The nave of the Basilica of St. Denis. Shot from the chancel.
Long ago Eastern Europe was covered by vast virgin forests. Almost all of these woodlands have long ago been cut down to make way for agriculture, roads, or towns, but in the northeast corner of Poland one of these ancient forests still survives.
Until late in the 14th century, Białowieża forest located at the junction of the Baltic Sea watershed and the Black Sea watershed was a primeval forest so thick that travelers could pass through the region only by river. Even in the fifteenth century roads and bridges were rare in the ancient woodlands of eastern Poland and the human population remained sparse to non-existent. Because the lands were so empty of people but full of animals, the kings of Poland adopted Białowieża forest as a royal game preserve. The Polish monarchy also used the forest as a wilderness retreat: it was in the dark fastness of his forest hunting lodge that King Władysław holed up to escape the Black Death.
The region remained a pristine royal forest until the partition of Poland delivered the forest to Russian hands. Even the Russian tsars were beguiled by Białowieża forest, for it was one of the last wild preserves for the largest land animal in Europe, the mighty wisent. In 1801 Tsar Alexander I was moved by the plight of wisent herds (which had swiftly dwindled due to poaching). The tsar reintroduced a hunting ban and hired a small number of peasants as game rangers. Alexander II reinstated the ban in 1860 and in 1888 the tsars assumed direct ownership of the entire forest.
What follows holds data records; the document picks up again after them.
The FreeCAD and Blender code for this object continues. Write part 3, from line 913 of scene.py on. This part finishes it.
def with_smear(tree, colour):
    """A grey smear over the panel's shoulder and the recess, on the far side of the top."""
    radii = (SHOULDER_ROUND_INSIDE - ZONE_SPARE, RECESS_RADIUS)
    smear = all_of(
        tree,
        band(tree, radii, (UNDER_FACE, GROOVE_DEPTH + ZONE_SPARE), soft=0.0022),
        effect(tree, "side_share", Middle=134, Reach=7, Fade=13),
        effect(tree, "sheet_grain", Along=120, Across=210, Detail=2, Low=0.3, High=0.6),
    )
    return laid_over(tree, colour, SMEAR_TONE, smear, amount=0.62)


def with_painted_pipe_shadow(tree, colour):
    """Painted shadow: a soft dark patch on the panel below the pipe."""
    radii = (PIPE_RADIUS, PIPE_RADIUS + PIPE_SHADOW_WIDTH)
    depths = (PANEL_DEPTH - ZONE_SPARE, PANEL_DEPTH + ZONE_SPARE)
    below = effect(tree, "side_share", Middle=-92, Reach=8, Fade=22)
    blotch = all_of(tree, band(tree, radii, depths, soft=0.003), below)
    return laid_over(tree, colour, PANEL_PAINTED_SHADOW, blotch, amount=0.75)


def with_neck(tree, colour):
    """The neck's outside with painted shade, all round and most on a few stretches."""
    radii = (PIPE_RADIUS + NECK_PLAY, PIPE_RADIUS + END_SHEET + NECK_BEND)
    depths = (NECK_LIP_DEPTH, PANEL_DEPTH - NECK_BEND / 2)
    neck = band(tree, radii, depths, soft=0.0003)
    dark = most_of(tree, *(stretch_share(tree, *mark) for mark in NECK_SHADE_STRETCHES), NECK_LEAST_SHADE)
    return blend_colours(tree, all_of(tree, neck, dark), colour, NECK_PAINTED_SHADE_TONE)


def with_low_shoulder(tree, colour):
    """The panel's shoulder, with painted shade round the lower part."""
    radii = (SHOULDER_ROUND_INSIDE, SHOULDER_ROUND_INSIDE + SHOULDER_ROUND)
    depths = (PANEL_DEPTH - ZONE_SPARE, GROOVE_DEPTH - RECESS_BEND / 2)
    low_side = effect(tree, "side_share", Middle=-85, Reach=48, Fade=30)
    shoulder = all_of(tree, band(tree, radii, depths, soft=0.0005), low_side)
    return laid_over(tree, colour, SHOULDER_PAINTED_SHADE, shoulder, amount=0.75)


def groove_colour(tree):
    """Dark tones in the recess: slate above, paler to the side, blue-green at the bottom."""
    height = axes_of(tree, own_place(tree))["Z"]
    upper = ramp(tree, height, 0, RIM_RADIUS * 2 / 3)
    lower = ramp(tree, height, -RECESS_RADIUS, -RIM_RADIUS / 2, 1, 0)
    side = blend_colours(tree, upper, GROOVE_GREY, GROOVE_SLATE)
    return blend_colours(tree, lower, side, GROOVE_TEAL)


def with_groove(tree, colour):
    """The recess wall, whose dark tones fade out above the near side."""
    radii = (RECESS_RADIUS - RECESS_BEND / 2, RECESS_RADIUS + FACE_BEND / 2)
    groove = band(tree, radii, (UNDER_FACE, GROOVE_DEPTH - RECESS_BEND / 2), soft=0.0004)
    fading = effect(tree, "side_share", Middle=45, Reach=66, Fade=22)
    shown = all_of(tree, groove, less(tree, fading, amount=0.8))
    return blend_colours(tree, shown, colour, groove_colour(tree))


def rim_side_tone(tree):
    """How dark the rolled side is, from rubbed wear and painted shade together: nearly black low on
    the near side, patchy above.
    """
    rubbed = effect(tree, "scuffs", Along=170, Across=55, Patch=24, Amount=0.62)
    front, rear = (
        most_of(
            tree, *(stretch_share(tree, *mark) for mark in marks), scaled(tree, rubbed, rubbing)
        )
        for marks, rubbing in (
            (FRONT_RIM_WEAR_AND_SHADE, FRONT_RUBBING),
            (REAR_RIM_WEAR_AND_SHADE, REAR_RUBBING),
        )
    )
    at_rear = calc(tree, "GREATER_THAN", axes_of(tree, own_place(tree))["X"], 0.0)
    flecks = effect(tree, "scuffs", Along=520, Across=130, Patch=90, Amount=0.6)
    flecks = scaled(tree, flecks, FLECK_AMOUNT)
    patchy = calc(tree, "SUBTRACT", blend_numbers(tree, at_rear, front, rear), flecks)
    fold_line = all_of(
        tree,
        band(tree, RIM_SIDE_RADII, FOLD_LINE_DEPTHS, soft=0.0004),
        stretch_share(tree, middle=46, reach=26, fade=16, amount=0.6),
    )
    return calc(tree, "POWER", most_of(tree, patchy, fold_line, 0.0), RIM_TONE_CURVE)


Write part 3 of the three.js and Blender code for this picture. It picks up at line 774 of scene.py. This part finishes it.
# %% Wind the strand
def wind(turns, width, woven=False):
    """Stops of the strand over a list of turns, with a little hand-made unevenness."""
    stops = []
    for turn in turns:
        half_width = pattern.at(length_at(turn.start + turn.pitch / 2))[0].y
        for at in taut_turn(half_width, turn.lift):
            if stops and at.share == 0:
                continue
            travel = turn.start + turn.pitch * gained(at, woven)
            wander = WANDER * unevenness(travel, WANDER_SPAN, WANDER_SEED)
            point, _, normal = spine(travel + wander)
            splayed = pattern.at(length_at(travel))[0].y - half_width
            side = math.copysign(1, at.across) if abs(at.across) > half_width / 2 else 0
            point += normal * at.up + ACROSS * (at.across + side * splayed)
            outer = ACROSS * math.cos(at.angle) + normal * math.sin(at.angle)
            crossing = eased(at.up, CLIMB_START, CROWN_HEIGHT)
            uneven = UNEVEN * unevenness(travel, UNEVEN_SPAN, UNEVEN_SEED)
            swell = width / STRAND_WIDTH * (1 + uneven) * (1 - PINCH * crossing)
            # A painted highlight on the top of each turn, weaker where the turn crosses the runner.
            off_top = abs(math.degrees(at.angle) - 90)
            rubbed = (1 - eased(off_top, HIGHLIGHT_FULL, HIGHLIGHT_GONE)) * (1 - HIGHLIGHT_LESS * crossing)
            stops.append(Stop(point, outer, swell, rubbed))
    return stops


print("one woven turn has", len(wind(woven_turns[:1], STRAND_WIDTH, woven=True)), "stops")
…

During World War I the forest fell under German control and, from 1915 to 1918, the occupying army rushed to cut down Białowieża’s timber and hunt down all remaining wildlife. But even the Germans had their hands full during those tumultuous years and they lost World War I before they could despoil the entire forest. Białowieża came under Soviet control and during Stalin’s era, all Polish inhabitants were “deported to remote parts of the Soviet Union” and replaced by Soviet forest workers. When German troops again retook Białowieża in World War II, the Soviet forest workers in turn disappeared. Hermann Göring harbored ambitious plans to create the world’s biggest hunting reserve at Białowieża, but, in the end, the Nazis predictably used the remote location as a grave for resistance fighters. When the Germans retreated they destroyed the ancient hunting lodges of the Polish throne, but they did not destroy the forest itself. After the war the forest was divided between Poland and the Belarusian State of the Soviet Union. Both regions became protected wilderness areas.
Because of this history, Białowieża Primeval Forest is now the last remaining primary deciduous and mixed forest of the European lowlands. The land is a refuge for pine, beech, alder, spruce, and towering oaks which have never known the axe. Just as the forest lies in the place where two watersheds meet, it also straddles the boreal and temperate zone: plants and animals from south and north live wild in the park.
The World Heritage Convention website enumerates the many wildlife species which currently live in the forest writing, “these wilderness areas are inhabited by European bison, a species reintroduced into the park in 1929, elk, stag, roe deer, wild boar, lynx, wolf, fox, marten, badger, otter, ermine, beaver and numerous bats. It is also a showplace reserve for tarpan (Polish wild forest horse). The avifauna includes corncrake, white-tailed eagle, white stork, peregrine falcon and eagle owl.”